My family loves to irritate me. In fact, Clay does it on purpose because he thinks it’s funny to watch me get irritated, “You just get so mad…it’s funny. And then you try to hurt me, but it never hurts. And then you get even more mad. It’s hilarious.”
Where’s the love?
My daughter takes three billion showers a day. She is supposed to be outside cleaning the yard, but first she has to take a shower. Guess what she’ll need to do after she’s done cleaning the yard? When our well runs dry, we will be pointing fingers at her and the shovel she’ll need to go dig a new well.
Where’s the water?
I hater, hate, hate when my children’s teachers assign them to do Secret Santa gifts.

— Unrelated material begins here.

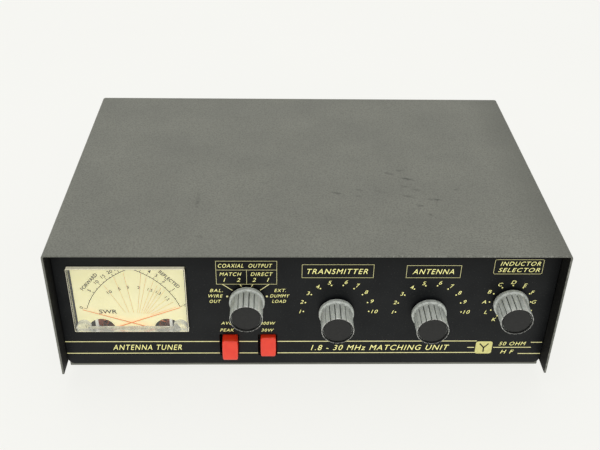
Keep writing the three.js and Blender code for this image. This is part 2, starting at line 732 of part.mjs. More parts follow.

Why? Because guess who has to be the Secret Santa? Not my kid…yeah, me. And guess who has to pay for the gifts or convince the kid that they should just make a gift? Not my kid…yeah, me. Hey Teacher, my kid ain’t got no money or creative skills to do no Secret Santa and I ain’t got no Christmas spirit!
Can I get a Bah Humbug?
I’ve got like a big problem with kids calling me by my first name. Honestly, I think I was born in the wrong decade, because to me, every child should address an adult by Mr or Mrs or Miss until they are an adult themselves. Am I old or what?
Where’s the respect?
Who still has on toenail polish from this summer? But, just on two toes.
Where’s the polish remover?
Who’s got a little bur in her saddle this windy Kansas morning?
Where’s April? err, I mean Mrs. Phillips?